During presentations to the public, the companies acknowledged that plumes from a worst-case release could cause deaths as far away as Waynesboro, Ga., and Trenton, S.C., but that such an incident was unlikely, if not impossible.
Those scenarios could face closer inspection in the future after the West Fertilizer Co. plant accident that killed 14 people. The Texas plant’s “worst-case” scenario made no mention of the possibility of an explosion.
Although details of the worst-case scenarios for Augusta’s industries were shared publicly in past years, security concerns after the Sept. 11, 2011, terrorist attacks yielded changes that removed the specific off-site consequences from the still-public risk management plans. Those details are now available only by visiting – in person – specified “reading rooms” maintained by the EPA.
The plans, however, still include other requisite information, including a recent accident history from each reporting industry.
In the case of PCS Nitrogen, which is one of the nation’s largest fertilizer plants, its current plan mentions 10 accidents in five years preceding its most recent update in 2011. The largest such accident involved the release of 7,600 pounds of anhydrous ammonia.
Regulators including the U.S. Occupational Safety & Health Administration are taking a closer look at fertilizer plants, including those in Georgia. Georgia’s Environmental Protection Division also makes annual inspections at Georgia’s four fertilizer plants, but usually only for air quality permit issues.
In fact, although various agencies play peripheral roles in regulating major fertilizer factories, disaster prevention is mostly up to the companies themselves.

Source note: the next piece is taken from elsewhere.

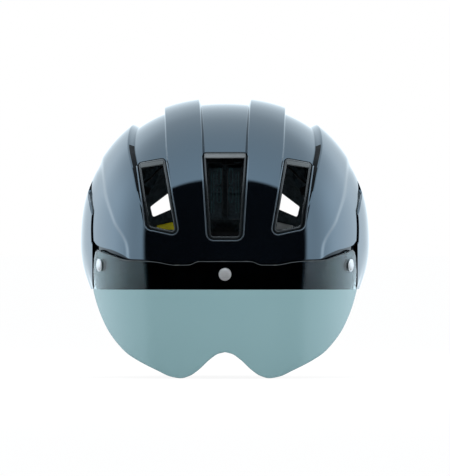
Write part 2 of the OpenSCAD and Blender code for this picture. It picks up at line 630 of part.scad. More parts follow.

The Georgia Department of Agriculture licenses 156 firms within the state and 540 from outside that sell 4,612 fertilizer products. Eleven companies transport ample tonnage to pay the department inspection fees, but the department only inspects for product quality to ensure consumers aren’t being shortchanged.
“We actually do not regulate the actual facility,” said Mary Kathryn Yerta, department spokeswoman.
State Fire Marshal Dwayne Garriss doesn’t either. He only has responsibility for buildings with more than four occupied stories, which doesn’t include many manufacturing plants.
Garriss does license and inspect bulk storage facilities that transfer fertilizer for transport.
“I don’t recall us issuing any citations for anhydrous ammonia at all,” he said.
Local emergency officials, along with industrial safety experts, are eager to know the still-undetermined cause of the Texas explosion, Taylor said.
“One of the things we will look closely at is the Chemical Safety Board’s investigation,” he said. “They had boots on the ground out there right away and they will do a thorough investigation.”
Although mammoth factories draw a lot of attention because of the quantities of chemicals they use, transportation corridors also harbor eye-opening volumes of potentially deadly cargo.
In 2010, Columbia County’s Emergency Management Agency conducted a “commodity flow study” in which traffic along Interstate 20 was audited for a 24-hour sampling period.
The results revealed that 6 million pounds of hazardous cargo had rolled through Richmond and Columbia counties – on a single day.
In addition to dangerous or deadly materials such as chlorine, sulfuric acid and ammonia, auditors also found 92,280 pounds of hydrochloric acid; almost 143,060 pounds of ammonium nitrate; 45,594 pounds of radioactive nuclear fuel rods; 38,760 pounds of weapons cartridges; 48,000 pounds of arsenic acid; and 30,730 pounds of fireworks.
A similar study was conducted in 2008 on I-20 in Carroll County. During that survey, 11,272 commercial vehicles were examined. They included 430 loads involving 161 hazardous materials totaling 5.56 million pounds.
Such studies help emergency officials devise realistic strategies to deal with transportation accidents.
Morris News Service reporter Walter Jones contributed to this article.